As a member of the Boone and Crockett Club Sheldon had influential friends in Washington D.C. and was able to move a bill through Congress to create the new Alaskan national park. Sheldon personally delivered that bill for signing to President Woodrow Wilson on February 26, 1917.

In 1980 the park was renamed “Denali”, a name that originated with the Athabaskan Indians who inhabited the region during Sheldon’s time there.

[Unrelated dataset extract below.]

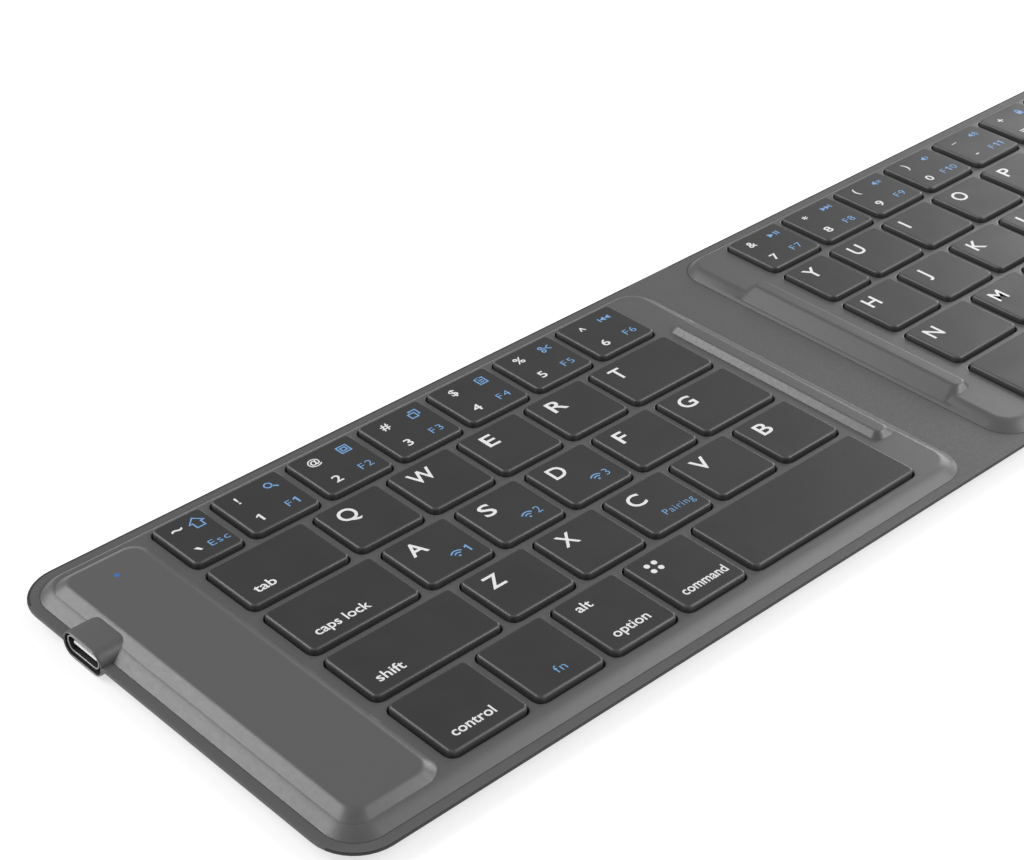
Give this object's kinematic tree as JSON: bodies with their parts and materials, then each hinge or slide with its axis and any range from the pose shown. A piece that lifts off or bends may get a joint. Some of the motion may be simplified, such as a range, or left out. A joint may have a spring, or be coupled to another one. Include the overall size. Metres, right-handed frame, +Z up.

This singular conservation act, passed just prior to America’s involvement in World War I, remains a monument to its chief architect, Charles Sheldon. Throughout his adult life he campaigned for protection of migratory birds, forests, parks, and limits on hunting. At one time or other he served on the board of directors of the Boone and Crockett Club, National Parks Association, American Forestry Association, National Recreation Committee, National Geographic Society, and served as Chairman of the Commission on the Conservation of the Jackson Hole Elk. He was a member of such disparate groups as the Explorers Club, American Ornithological Union, Washington’s Cosmos Club, and the New York Zoological Society.

After Charles Sheldon died on September 21, 1928, in Nova Scotia, the story of his McKinley adventures was edited by C. Hart Merriam and Edward Nelson and posthumously published by his wife as “Wilderness of Denali”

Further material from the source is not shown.